Practical Chart Review Process
A structured review often includes the following steps, adapted to the chosen timeframe and rules:
- Mark recent swing highs and swing lows using a consistent definition.
- Check whether the latest swing high is below the previous swing high and whether the latest swing low is below the previous swing low.
- Draw reference lines through the chain of lower highs and lower lows to visualize the channel, noting the slope and variability.
- Observe whether pullbacks are gaining or losing depth and whether declines are accelerating or stalling.
- Identify the most recent lower high as a reference for what would have to change to weaken the downtrend structure.
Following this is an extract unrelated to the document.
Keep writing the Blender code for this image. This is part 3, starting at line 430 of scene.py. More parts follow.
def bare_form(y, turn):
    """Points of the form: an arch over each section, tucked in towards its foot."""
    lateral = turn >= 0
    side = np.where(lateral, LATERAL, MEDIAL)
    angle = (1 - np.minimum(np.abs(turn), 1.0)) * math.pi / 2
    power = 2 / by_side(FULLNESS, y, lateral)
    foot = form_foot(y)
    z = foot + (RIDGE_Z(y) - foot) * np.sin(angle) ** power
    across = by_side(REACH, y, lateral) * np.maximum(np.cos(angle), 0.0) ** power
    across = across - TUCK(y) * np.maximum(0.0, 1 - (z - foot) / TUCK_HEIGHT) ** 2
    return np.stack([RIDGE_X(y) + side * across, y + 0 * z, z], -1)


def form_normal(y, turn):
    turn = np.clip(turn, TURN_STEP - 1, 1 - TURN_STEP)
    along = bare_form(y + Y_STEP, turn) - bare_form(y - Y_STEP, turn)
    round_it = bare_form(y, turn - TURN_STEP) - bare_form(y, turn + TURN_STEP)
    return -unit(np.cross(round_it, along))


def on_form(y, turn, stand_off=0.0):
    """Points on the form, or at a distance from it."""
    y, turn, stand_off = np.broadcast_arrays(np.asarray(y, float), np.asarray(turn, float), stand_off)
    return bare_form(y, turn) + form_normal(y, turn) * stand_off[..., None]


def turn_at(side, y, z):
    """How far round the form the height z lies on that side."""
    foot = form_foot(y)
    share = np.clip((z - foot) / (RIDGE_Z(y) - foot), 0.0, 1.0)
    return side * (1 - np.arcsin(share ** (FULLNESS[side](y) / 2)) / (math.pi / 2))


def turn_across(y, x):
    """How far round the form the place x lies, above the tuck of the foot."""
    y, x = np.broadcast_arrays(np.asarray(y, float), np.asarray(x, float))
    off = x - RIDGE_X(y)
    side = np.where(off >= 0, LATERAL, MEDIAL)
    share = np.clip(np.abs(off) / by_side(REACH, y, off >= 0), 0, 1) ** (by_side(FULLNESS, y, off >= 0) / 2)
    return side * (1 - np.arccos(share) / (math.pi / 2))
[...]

This process yields a transparent, replicable interpretation of the chart. It does not prescribe trades. It documents the current state of market structure and the conditions that would represent a change.
Limits of the Concept
No single concept can fully capture market complexity. A market can display a clear series of lower highs and lower lows and still stage temporary rallies or sideways phases that test patience. In thinly traded instruments, a few prints can alter the sequence without reflecting broad participation. Major news can shift pricing in a way that temporarily breaks structure only to see it resume later. The concept is most informative when combined with other contextual observations and with respect for the chosen timeframe.
Key Takeaways
- Lower highs and lower lows define a downtrend by showing where rallies fail earlier and declines extend to fresh troughs.
- Identifying swings requires consistent rules that filter noise and keep the focus on meaningful pivots.
- The sequence is fractal across timeframes; a downtrend on one frame can contain countertrend moves on a lower frame without breaking structure.
- Structural change typically requires price to exceed the latest lower high and then form a higher low that holds.
- The concept describes market behavior rather than predicting it and is best interpreted alongside context such as volatility, volume, and time horizon.